§ Given information:
# # #

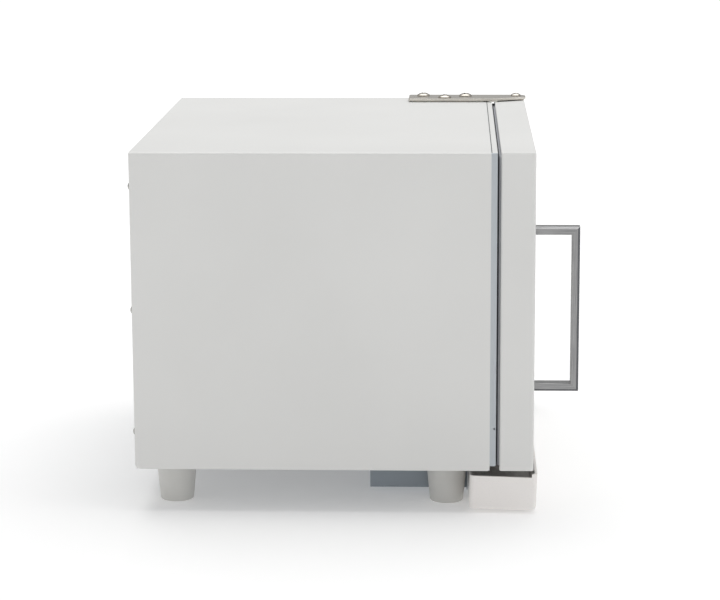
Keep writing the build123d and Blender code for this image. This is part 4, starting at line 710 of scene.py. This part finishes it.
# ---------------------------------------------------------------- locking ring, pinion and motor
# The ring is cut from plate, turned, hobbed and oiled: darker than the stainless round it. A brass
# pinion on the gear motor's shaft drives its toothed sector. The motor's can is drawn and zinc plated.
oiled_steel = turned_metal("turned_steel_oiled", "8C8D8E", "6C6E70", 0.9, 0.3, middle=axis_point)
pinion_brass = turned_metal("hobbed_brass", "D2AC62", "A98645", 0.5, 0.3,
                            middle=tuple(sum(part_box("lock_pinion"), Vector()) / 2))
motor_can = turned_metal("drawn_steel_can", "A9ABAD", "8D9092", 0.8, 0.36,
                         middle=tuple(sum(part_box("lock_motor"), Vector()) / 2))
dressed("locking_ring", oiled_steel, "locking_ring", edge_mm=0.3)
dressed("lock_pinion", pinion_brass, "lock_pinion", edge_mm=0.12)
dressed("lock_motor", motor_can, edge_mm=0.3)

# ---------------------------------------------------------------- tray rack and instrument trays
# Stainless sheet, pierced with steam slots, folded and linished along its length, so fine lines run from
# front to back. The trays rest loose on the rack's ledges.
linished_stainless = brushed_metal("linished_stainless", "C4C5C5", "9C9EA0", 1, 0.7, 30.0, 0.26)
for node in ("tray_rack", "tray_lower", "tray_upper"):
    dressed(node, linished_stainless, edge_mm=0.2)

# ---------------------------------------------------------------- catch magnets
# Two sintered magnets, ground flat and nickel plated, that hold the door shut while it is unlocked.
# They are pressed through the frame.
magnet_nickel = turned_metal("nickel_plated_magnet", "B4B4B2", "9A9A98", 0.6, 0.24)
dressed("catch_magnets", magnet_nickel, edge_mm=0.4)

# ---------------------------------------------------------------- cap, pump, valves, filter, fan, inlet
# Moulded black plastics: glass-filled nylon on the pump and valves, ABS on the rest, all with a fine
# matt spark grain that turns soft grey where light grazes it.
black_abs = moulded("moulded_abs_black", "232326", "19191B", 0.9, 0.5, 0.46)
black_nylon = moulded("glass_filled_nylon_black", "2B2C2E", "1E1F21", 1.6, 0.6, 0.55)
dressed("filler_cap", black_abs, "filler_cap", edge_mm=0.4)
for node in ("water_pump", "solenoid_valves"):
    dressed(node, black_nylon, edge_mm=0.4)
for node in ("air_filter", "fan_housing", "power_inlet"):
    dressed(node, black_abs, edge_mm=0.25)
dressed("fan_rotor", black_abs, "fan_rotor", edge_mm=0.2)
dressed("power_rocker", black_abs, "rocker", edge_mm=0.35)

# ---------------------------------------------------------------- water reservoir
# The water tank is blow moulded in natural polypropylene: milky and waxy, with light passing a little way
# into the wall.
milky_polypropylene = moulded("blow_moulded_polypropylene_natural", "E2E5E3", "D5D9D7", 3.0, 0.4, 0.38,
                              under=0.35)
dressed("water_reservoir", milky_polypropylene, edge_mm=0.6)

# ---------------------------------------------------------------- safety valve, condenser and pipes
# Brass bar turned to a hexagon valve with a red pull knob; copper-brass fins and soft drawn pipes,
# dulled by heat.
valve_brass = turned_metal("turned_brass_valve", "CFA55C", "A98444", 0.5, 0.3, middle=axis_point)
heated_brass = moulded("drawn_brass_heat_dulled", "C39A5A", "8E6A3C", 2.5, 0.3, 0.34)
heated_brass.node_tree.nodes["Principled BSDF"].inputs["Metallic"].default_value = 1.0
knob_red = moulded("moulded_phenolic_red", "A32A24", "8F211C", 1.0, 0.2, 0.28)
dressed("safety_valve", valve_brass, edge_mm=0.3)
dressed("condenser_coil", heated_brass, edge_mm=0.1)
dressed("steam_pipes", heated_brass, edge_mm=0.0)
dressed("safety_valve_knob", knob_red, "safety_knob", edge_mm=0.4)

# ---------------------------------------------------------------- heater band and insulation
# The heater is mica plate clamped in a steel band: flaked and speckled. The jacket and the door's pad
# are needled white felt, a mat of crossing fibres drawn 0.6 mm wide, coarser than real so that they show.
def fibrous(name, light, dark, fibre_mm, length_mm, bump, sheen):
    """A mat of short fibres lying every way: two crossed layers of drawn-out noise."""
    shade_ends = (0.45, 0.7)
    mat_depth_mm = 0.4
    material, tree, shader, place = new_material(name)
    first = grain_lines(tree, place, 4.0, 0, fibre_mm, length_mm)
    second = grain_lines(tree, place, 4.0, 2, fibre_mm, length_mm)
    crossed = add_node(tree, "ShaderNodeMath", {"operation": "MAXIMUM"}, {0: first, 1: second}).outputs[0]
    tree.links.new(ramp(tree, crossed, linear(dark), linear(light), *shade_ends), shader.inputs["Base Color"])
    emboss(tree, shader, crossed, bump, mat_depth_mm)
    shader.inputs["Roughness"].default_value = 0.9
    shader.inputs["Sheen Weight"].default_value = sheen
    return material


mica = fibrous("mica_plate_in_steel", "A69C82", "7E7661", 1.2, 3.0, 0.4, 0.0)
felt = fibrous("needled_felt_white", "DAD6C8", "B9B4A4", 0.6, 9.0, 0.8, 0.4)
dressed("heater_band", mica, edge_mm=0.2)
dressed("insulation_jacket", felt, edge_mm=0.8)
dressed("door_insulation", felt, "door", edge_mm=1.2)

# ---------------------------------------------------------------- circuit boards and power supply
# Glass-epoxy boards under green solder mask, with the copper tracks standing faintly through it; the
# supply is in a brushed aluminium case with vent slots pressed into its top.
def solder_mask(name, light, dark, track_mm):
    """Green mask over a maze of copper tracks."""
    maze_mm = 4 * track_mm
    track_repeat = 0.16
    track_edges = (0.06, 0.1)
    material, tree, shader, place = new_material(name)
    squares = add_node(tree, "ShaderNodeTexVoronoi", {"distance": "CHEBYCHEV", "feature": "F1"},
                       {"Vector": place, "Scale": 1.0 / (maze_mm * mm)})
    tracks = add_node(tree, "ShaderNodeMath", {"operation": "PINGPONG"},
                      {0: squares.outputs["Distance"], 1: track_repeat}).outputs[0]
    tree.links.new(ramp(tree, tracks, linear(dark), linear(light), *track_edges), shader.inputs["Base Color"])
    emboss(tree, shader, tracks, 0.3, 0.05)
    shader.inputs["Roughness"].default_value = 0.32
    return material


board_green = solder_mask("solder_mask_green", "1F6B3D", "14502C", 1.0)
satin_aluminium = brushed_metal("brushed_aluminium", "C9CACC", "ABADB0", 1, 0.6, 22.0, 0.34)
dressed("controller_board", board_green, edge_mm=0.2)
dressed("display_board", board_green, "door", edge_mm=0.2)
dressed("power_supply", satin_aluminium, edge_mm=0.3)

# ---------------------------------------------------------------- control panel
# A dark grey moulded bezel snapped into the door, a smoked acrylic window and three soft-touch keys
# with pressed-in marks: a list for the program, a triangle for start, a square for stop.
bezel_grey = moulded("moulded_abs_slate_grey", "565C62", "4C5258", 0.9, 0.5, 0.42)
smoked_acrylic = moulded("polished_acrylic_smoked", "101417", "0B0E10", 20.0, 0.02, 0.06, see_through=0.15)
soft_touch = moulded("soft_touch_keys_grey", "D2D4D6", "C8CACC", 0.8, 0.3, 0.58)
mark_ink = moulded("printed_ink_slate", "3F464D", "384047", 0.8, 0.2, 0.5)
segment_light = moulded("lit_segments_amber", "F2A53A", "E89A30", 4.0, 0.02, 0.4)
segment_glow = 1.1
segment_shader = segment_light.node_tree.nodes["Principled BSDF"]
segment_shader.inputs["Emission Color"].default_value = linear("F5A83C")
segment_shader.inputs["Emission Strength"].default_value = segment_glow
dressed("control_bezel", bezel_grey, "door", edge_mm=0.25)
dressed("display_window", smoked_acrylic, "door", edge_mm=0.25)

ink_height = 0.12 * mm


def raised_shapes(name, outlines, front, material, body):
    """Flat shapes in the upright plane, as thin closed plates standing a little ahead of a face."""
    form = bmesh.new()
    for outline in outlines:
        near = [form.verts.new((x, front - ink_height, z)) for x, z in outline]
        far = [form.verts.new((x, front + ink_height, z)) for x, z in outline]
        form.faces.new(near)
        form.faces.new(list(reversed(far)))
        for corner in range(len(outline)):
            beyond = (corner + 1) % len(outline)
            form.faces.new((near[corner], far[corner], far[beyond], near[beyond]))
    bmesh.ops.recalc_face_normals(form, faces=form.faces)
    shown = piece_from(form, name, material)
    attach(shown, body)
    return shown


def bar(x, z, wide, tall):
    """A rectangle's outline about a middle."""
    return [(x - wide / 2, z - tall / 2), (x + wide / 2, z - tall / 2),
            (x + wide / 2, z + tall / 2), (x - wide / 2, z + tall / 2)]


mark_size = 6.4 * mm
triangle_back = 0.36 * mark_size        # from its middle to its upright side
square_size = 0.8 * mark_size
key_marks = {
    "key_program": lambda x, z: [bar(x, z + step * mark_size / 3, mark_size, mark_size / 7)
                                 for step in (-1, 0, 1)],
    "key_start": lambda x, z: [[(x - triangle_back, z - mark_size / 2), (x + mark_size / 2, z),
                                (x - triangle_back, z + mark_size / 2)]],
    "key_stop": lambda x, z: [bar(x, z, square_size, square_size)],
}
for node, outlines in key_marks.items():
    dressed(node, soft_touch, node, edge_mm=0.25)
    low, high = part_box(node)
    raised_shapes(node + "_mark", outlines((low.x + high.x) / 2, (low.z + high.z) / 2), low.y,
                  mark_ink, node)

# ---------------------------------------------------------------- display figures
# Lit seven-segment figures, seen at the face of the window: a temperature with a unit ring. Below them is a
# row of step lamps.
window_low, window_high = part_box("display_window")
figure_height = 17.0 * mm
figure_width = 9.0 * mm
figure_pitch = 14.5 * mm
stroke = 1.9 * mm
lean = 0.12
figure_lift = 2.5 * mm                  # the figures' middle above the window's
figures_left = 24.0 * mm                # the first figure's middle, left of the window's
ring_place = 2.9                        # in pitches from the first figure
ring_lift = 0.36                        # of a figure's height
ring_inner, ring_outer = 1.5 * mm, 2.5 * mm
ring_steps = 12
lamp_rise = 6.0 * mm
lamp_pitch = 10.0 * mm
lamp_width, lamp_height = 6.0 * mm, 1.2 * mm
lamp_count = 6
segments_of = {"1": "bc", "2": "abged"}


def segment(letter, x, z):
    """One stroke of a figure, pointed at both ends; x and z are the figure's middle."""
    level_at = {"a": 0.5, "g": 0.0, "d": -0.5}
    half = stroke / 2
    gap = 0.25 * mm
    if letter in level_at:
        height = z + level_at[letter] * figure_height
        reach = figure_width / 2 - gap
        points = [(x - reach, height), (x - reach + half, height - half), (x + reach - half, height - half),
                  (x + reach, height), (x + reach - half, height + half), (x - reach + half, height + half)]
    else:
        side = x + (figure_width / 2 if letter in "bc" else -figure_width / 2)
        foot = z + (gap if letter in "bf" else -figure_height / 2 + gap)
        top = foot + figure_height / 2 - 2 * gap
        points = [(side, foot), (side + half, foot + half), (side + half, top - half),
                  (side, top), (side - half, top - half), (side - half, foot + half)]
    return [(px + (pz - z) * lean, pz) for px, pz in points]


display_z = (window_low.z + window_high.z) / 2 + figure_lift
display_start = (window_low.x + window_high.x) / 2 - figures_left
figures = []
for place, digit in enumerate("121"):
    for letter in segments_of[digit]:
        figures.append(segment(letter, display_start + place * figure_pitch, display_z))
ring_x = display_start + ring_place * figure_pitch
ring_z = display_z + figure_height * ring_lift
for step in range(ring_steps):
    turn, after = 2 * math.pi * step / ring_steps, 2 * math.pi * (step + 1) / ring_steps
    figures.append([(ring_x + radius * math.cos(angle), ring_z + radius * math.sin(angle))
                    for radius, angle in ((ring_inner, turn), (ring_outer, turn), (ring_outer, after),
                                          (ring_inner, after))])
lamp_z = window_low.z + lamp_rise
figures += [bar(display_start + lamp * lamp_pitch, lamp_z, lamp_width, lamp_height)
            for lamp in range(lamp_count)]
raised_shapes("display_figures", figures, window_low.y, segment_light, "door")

# # #

§ Task objective:
Within the material above, transcribe exactly the lines that run from the line holding "attach(shown, body)" through the line holding "(x + wide / 2, z +".

§ Completed exercise:
    attach(shown, body)
    return shown


def bar(x, z, wide, tall):
    """A rectangle's outline about a middle."""
    return [(x - wide / 2, z - tall / 2), (x + wide / 2, z - tall / 2),
            (x + wide / 2, z + tall / 2), (x - wide / 2, z + tall / 2)]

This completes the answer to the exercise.